静望那冰棺里,你的遗体,忍不住我满脸的泪水,落如雨滴。你的遗容平静安详,仿佛只是睡在了哪里。触摸着你的遗体,你的肌肉不再松软伴着温度,你的表情凝固在了那里。那种近在咫尺的距离,此生将不再与你偎依。姥爷,我深深的呼喊,止不住的泪滴。你仿佛神已走远,又好似在我的生命里。还记得,大学暑假,我回来看你,我们在大门口过道里,陪你听戏。一边听戏,你一边讲述戏里戏外的故事。
如今的你,不再说话,停止了呼吸,想想你这风风雨雨的一个世纪,多少爱恨情愁为你交织。想想你就这样的走来,也要即将远去,想想你的点点滴滴。你活了整整百年一个世纪,生活在风里,雨里,水深火热里。明天将要把你的遗体在火中燃寂。此种情景,我不知怎样将心情提及。

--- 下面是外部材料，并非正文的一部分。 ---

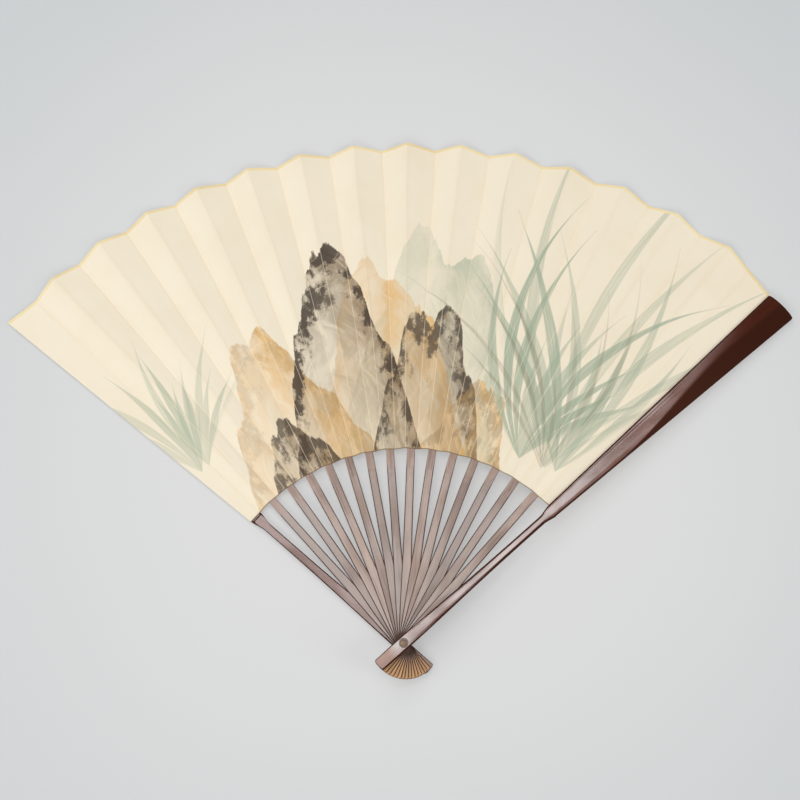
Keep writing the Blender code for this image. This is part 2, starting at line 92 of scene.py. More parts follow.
# A rim of painted shade sets in and is full at these shares of its width
SHADE_FADE = (1.3, 0.8)
OUTER_SHADE_FADE = (1.2, 0.8)
# Stretch at the tail over which the colour and coat of the handled end set in
HANDLED_STRETCH = (-3 * MM, -11 * MM)

# Shaders
BLACK = (0.0, 0.0, 0.0, 1.0)
# Base of the hills' falling curves
FALL_BASE = 2.718

# Stage
FLOOR_HALF_WIDTH = 4.0
SQUARE = ((-1, -1), (1, -1), (1, 1), (-1, 1))
FLOOR_MIDDLE = (0.0, 0.14, 0.0)
LAMP_TARGET = Vector((0, 0.1, 0))
CAMERA_PLACE = (0.03045, -0.14142, 1.00624)
CAMERA_TURN = Euler([math.radians(a) for a in (15.834, 1.913, -0.234)], "XYZ")
# Lamps: name, share of the lamp power, size and place
LAMPS = (
    ("softbox", 0.80, (1.30, 1.15), (-0.21, 0.42, 2.0)),
    ("north", 0.48, (1.5, 0.7), (-0.55, 1.7, 1.7)),
    ("south", 0.78, (1.8, 0.8), (-0.35, -1.5, 1.3)),
    ("west", 0.72, (0.8, 1.6), (-1.9, -0.2, 1.3)),
    ("east", 0.80, (0.8, 1.6), (1.9, -0.6, 1.3)),
)


def eased(share):
    """Ease from 0 to 1 with level ends."""
    share = min(max(share, 0.0), 1.0)
    return share * share * (3 - 2 * share)


def colour_property(name, description, default):
    return FloatVectorProperty(
        name=name, description=description, subtype="COLOR", size=3, min=0, max=1, default=default
    )


def length_property(name, description, default):
    return FloatProperty(
        name=name, description=description, default=default, min=0, unit="LENGTH", precision=5
    )


def share_property(name, description, default):
    return FloatProperty(
        name=name, description=description, default=default, min=0, max=1, subtype="FACTOR"
    )


class LeafSettings(bpy.types.PropertyGroup):
    """Sizes and colours of the paper leaf."""

    sheet_thickness: length_property("Sheet thickness", "Thickness of one of the two sheets", 0.1 * MM)
    pocket_height: length_property("Pocket height", "Room for a rib between the sheets", 0.4 * MM)
    bow: length_property("Bow", "How far a pleat without a rib bulges", 0.45 * MM)
    binding_width: length_property("Binding width", "Width of the strip along the outer edge", 1.5 * MM)
    binding_thickness: length_property("Binding thickness", "Thickness of that strip", 0.06 * MM)
    paper: colour_property("Paper", "Colour of the front sheet", (0.905, 0.812, 0.643))
    stain: colour_property("Stain", "Colour of aged streaks along the folds", (0.80, 0.64, 0.42))
    back_paper: colour_property("Back paper", "Colour of the back sheet", (0.84, 0.76, 0.60))
    binding: colour_property("Binding", "Colour of the strip along the outer edge", (0.89, 0.74, 0.42))
    # Cut edge: soiled paper, and also the painted shade along the leaf's inner edge
    soiled_and_shaded_edge: colour_property("Cut edge", "Colour of the soiled inner rim", (0.20, 0.12, 0.06))
    sage: colour_property("Sage wash", "Green of the reeds and the far hills", (0.36, 0.43, 0.31))
    ochre: colour_property("Ochre wash", "Tan of the middle hills", (0.76, 0.47, 0.18))
    umber: colour_property("Umber wash", "Brown of the near hills", (0.21, 0.135, 0.07))
    ink: colour_property("Ink", "Darkest tone of the design", (0.062, 0.044, 0.032))
    strength: share_property("Strength", "Strength of the painted design", 1.0)


class WoodSettings(bpy.types.PropertyGroup):
    """Colours and gloss of the bamboo."""

    stick: colour_property("Stick", "Colour of the sticks", (0.215, 0.113, 0.065))
    # Stick streaks: real fibres, and also the painted shade on edges and faces that turn away
    stick_grain_and_shade: colour_property("Stick streaks", "Colour of the fibres and edges", (0.05, 0.02, 0.013))
    # Ribs: the sticks' less polished ends at the leaf, their colour lightened as painted sheen where the
    # leaf blocks the lamp's reflection
    stick_end_painted_sheen: colour_property("Ribs", "Colour of the unpolished ribs in the leaf", (0.43, 0.30, 0.245))
    stick_tail: colour_property("Stick tail", "Colour of the sticks' handled ends", (0.66, 0.34, 0.12))
    guard: colour_property("Guard", "Colour of the guards' handles", (0.18, 0.055, 0.028))
    # Guard streaks: real fibres, and also the painted shade on edges, rims and faces that turn away
    guard_grain_and_shade: colour_property("Guard streaks", "Colour of the fibres and edges", (0.030, 0.0065, 0.002))
    guard_tail: colour_property("Guard tail", "Colour of the guards' handled ends", (0.30, 0.13, 0.075))
    guard_tip: colour_property("Guard tip", "Colour of the guards' far ends", (0.070, 0.010, 0.002))
    stick_roughness: share_property("Stick roughness", "Roughness of the sticks", 0.34)
    guard_roughness: share_property("Guard roughness", "Roughness of the guards", 0.22)


class HornSettings(bpy.types.PropertyGroup):
    """Colours and gloss of the rivet and its washers."""

    head: colour_property("Head", "Colour of the rivet", (0.31, 0.19, 0.11))
    washer: colour_property("Washer", "Colour of the washers", (0.20, 0.125, 0.085))
    roughness: share_property("Roughness", "Roughness of the horn", 0.46)


class StageSettings(bpy.types.PropertyGroup):
    """Floor, lamps and camera."""

    floor: colour_property("Floor", "Colour of the floor about the fan", (0.722, 0.722, 0.72))
    # Floor rim: painted shade of the light's falloff, darker farther out
    floor_falloff_shade: colour_property("Floor rim", "Colour of the floor farther out", (0.605, 0.63, 0.637))
    floor_glow: share_property("Floor glow", "Share of the floor's colour that no shadow darkens", 0.48)
    lamp_power: FloatProperty(
        name="Lamp power", description="Power of the large lamp", default=18.2, min=0, unit="POWER"
    )
    fill: FloatProperty(
        name="Fill", description="Strength of the light from all round", default=0.16, min=0
    )
    focal_length: FloatProperty(
        name="Focal length", description="Focal length of the camera in millimetres", default=81, min=1
    )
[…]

那熊熊烈火燃烧的是你的身体,你可知将我的心炙烤。姥爷,不论如何的哭泣,你已不在这个房间里。在想和你说笑已成了回忆...
你离开了我,离开了母亲,离开了所有在意你的人...走一程,送一程,一步一叩首,一哭一悲啼。山一程,水一程,沂蒙山水路重重。太多爱,太多情,你撒手离去我们怎么行。你可知在你离去的顷刻间,大雨瓢泼电闪雷鸣,也许上天也为之动容。对你的话,说不尽,也表达不了诸多情。为你写下千多字,天堂祭文与你听。